Organizational Approaches to Minimize Friction

Finally, the organizational structure itself can be a primary source or solution for dependency problems. Functional silos (all front-end developers in one team, all back-end in another) create natural, constant dependencies. Modern approaches like cross-functional product teams—where a single team contains all the skills (design, front-end, back-end, testing) needed to deliver a complete piece of customer value—dramatically reduce the need for coordination.

When cross-functional teams aren’t fully possible, organizations can adopt models like the Internal Open Source model, where platform teams maintain services that product teams can use and contribute to asynchronously, or clear contract-first development, where teams agree on interface specifications before any code is written. Leadership must also foster a culture of shared ownership, where teams feel accountable for the success of dependent partners, not just their own deliverables.

Common Pitfalls

Assuming Dependencies Will Resolve Themselves: The most common mistake is optimism bias—believing that because a dependency is logged, it will be delivered on time. Without active ownership, negotiation, and tracking, dependencies become the most likely point of failure. The correction is to assign an owner to manage each major dependency as if it were a critical project task.

Creating "Frankenstein" Teams to Avoid Dependencies: In an overcorrection, some organizations try to make every team fully independent by duplicating specialized roles (like data science or DevOps) across many teams, leading to skill dilution, inconsistent standards, and higher costs. The correction is to seek a balance: form cross-functional teams around stable product domains, and treat rare, deep expertise as a centralized platform team with a strong service ethic.

Failing to Communicate Timeline Changes: When a team slips on a deliverable others depend on, a delay in communicating that slip compounds the problem. The dependent teams lose precious time to replan. The correction is to establish a protocol where any change to a committed dependency date triggers an immediate, direct communication to all dependent teams, not just an update in a tool.

Mapping Dependencies But Not Acting on the Map: Creating a beautiful dependency map and then filing it away is worthless. The map must drive weekly or bi-weekly syncs with dependent teams to check status, validate assumptions, and update timelines.

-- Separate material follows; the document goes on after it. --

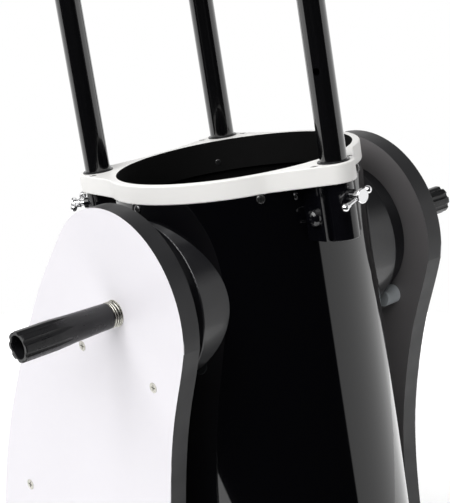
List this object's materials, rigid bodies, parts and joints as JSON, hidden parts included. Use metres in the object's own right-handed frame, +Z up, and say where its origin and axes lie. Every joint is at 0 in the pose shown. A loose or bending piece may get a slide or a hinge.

It is a tool for proactive conversation, not a passive report.

Summary

  • Dependencies between teams are a primary source of risk and delay in product development; managing them is a proactive, strategic discipline.
  • Identify dependencies early and categorize them (upstream, downstream, mutual) using collaborative techniques like visual dependency mapping during planning phases.
  • Negotiate timelines with dependent teams by understanding their constraints and always build strategic buffers after dependent deliverables to protect your schedule.
  • Reduce long-term dependency load by advocating for architectural decisions (like APIs) and product roadmaps that decrease coupling and increase team autonomy.
  • Support organizational structures, like mission-based cross-functional teams, that are designed to minimize inherent coordination friction and foster a culture of shared ownership.